+++ Information given
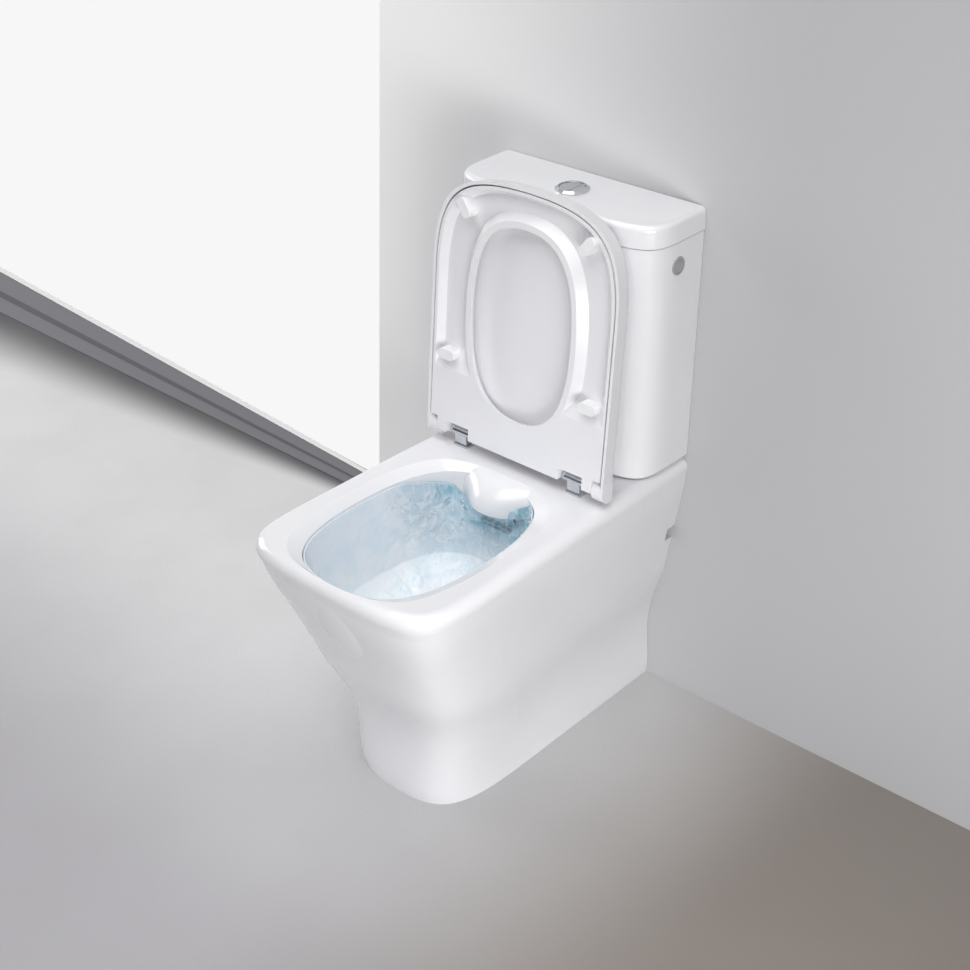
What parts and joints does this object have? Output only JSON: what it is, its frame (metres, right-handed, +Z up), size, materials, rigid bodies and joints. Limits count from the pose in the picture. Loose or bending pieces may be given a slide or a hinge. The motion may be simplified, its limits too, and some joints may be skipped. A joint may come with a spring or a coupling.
{
  "type": "back to wall toilet",
  "caption": "Close-coupled back to wall toilet with a skirted rimless pan, a tapered cistern with a split push button, and a soft-close wrap-over seat, stored open.",
  "frame": {"origin": "centre of the footprint on the floor, 0.2885 m in front of the wall plane", "axes": "+Z up, -Y the way the toilet faces, +Y into the wall, +X to the right seen from the front (camera side in the picture)"},
  "size_m": [0.3571, 0.5704, 0.8315],
  "materials": {
    "glazed_ceramic": "white, glossy glaze",
    "seat_plastic": "white, glossy, moulded",
    "seat_plastic_soft": "white, satin",
    "white_rubber": "satin",
    "black_rubber": "matte",
    "chrome": "polished",
    "steel": "plain stainless",
    "grey_plastic": "satin",
    "white_plastic": "satin",
    "blue_plastic": "satin",
    "black_plastic": "satin"
  },
  "bodies": {
    "suite": {"pan": "glazed_ceramic", "cistern": "glazed_ceramic", "cistern_pads": "white_rubber", "cistern_lid": "glazed_ceramic", "side_plug": "grey_plastic", "side_plug_washer": "black_rubber", "side_plug_nut": "grey_plastic", "coupling_gasket": "black_rubber", "coupling_seals": "black_rubber", "coupling_washers": "steel", "coupling_bolts": "steel", "coupling_nuts": "white_plastic", "valve_base": "white_plastic", "valve_base_seal": "black_rubber", "valve_backnut": "white_plastic", "valve_tower": "blue_plastic", "valve_head": "white_plastic", "button_bezel": "chrome", "button_nut": "white_plastic", "full_flush_spring": "steel", "half_flush_spring": "steel", "fill_valve_body": "white_plastic", "fill_valve_washer": "black_rubber", "fill_valve_backnut": "white_plastic", "fill_valve_cap": "blue_plastic", "hinge_posts": "chrome", "hinge_pins": "steel", "hinge_dampers": "black_plastic", "hinge_studs": "steel", "hinge_washers": "black_rubber", "hinge_nuts": "white_plastic"},
    "lid": {"seat_lid": "seat_plastic", "lid_buffers": "white_rubber"},
    "seat": {"seat_ring": "seat_plastic", "seat_buffers": "seat_plastic_soft"},
    "full_button": {"full_flush_button": "chrome", "full_flush_rod": "white_plastic"},
    "half_button": {"half_flush_button": "chrome", "half_flush_rod": "blue_plastic"},
    "lift": {"lift_tube": "white_plastic", "lift_seal": "black_rubber"},
    "float": {"float_cup": "white_plastic", "float_rod": "white_plastic"},
    "arm": {"float_arm": "blue_plastic"}
  },
  "joints": [
    {"name": "lid_hinge", "type": "hinge", "parent": "suite", "child": "lid", "pos_m": [0, 0.1075, 0.437], "axis": [-1, 0, 0], "range_deg": [-95.8, 0]},
    {"name": "seat_hinge", "type": "hinge", "parent": "lid", "child": "seat", "pos_m": [0, 0.1075, 0.437], "axis": [1, 0, 0], "range_deg": [0, 95.8]},
    {"name": "full_flush", "type": "slide", "parent": "suite", "child": "full_button", "axis": [0, 0, 1], "range_m": [-0.006, 0], "stiffness_N_per_m": 300, "springref_m": 0.003, "deforming": ["full_flush_spring"]},
    {"name": "half_flush", "type": "slide", "parent": "suite", "child": "half_button", "axis": [0, 0, 1], "range_m": [-0.006, 0], "stiffness_N_per_m": 300, "springref_m": 0.003, "deforming": ["half_flush_spring"]},
    {"name": "valve_lift", "type": "slide", "parent": "suite", "child": "lift", "axis": [0, 0, 1], "range_m": [0, 0.018]},
    {"name": "float_slide", "type": "slide", "parent": "suite", "child": "float", "axis": [0, 0, 1], "range_m": [0, 0.012]},
    {"name": "arm_pivot", "type": "hinge", "parent": "suite", "child": "arm", "pos_m": [-0.1397, 0.2285, 0.732], "axis": [0, 1, 0], "range_deg": [-18.2, 0]}
  ],
  "couplings": [
    {"joint": "valve_lift", "follows": "full_flush", "ratio": -3},
    {"joint": "arm_pivot", "follows": "float_slide", "rad_per_m": -26.3}
  ]
}
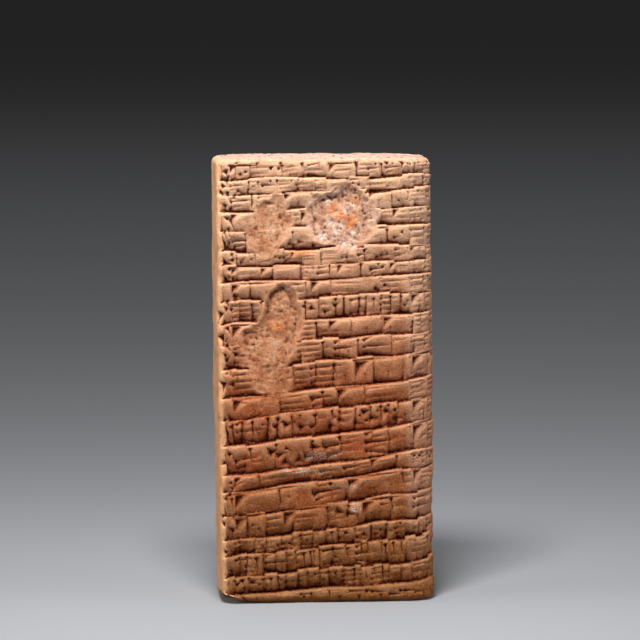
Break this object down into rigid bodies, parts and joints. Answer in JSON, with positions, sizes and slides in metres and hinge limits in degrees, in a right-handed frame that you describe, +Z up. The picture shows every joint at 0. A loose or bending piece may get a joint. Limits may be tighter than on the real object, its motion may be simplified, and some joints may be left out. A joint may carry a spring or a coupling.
{
  "type": "cuneiform tablet",
  "caption": "Tall block-shaped clay tablet with rounded corners, ruled rows of shallow wedge strokes on its faces, worn hollows and a chipped lower corner; it stands on its flat lower end.",
  "frame": {"origin": "middle of the flat lower end that the tablet stands on", "axes": "+Z up the tablet's long way, -Y out of the written front, +X to the right of someone reading it"},
  "size_m": [0.0522, 0.0291, 0.1056],
  "materials": {
    "clay": "unglazed, matt and slightly gritty, tan at the top to red brown and ochre below"
  },
  "bodies": {
    "root": {"tablet": "clay"}
  },
  "joints": []
}
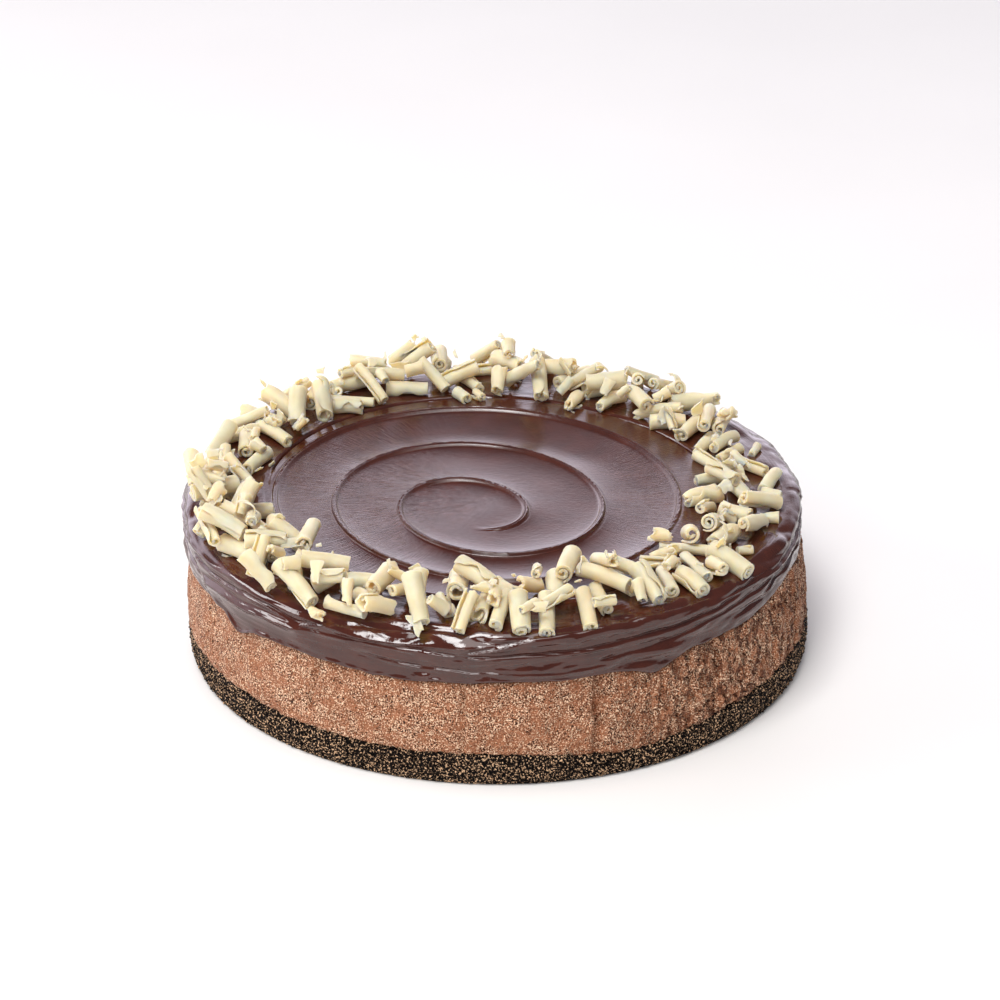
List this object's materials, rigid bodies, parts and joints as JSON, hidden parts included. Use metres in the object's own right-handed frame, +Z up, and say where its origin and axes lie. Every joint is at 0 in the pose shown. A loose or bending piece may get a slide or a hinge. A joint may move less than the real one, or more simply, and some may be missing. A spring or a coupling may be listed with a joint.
{
  "type": "chocolate cheesecake",
  "caption": "Whole round chocolate cheesecake: dark crumb crust, milk-chocolate cheesecake, ganache cap with a spatula swirl and a ring of white chocolate curls.",
  "frame": {"origin": "centre of the crust's flat underside", "axes": "+Z up through the cake, +X to the right and +Y to the back as the cake is shown"},
  "size_m": [0.2075, 0.2031, 0.0694],
  "materials": {
    "crumb_crust": "dry dark cookie crumb",
    "cheesecake": "baked, porous, dull",
    "ganache": "set dark ganache, glossy",
    "white_chocolate": "white chocolate, satin"
  },
  "bodies": {
    "root": {"crust": "crumb_crust", "cheesecake": "cheesecake", "ganache": "ganache"}
  },
  "joints": []
}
++++++
• Stated exercise:
Repeat, with no changes, each line from the one with "List this object's" to the end of the listing, including both ends and nothing else.

• Written answer:
List this object's materials, rigid bodies, parts and joints as JSON, hidden parts included. Use metres in the object's own right-handed frame, +Z up, and say where its origin and axes lie. Every joint is at 0 in the pose shown. A loose or bending piece may get a slide or a hinge. A joint may move less than the real one, or more simply, and some may be missing. A spring or a coupling may be listed with a joint.
{
  "type": "chocolate cheesecake",
  "caption": "Whole round chocolate cheesecake: dark crumb crust, milk-chocolate cheesecake, ganache cap with a spatula swirl and a ring of white chocolate curls.",
  "frame": {"origin": "centre of the crust's flat underside", "axes": "+Z up through the cake, +X to the right and +Y to the back as the cake is shown"},
  "size_m": [0.2075, 0.2031, 0.0694],
  "materials": {
    "crumb_crust": "dry dark cookie crumb",
    "cheesecake": "baked, porous, dull",
    "ganache": "set dark ganache, glossy",
    "white_chocolate": "white chocolate, satin"
  },
  "bodies": {
    "root": {"crust": "crumb_crust", "cheesecake": "cheesecake", "ganache": "ganache"}
  },
  "joints": []
}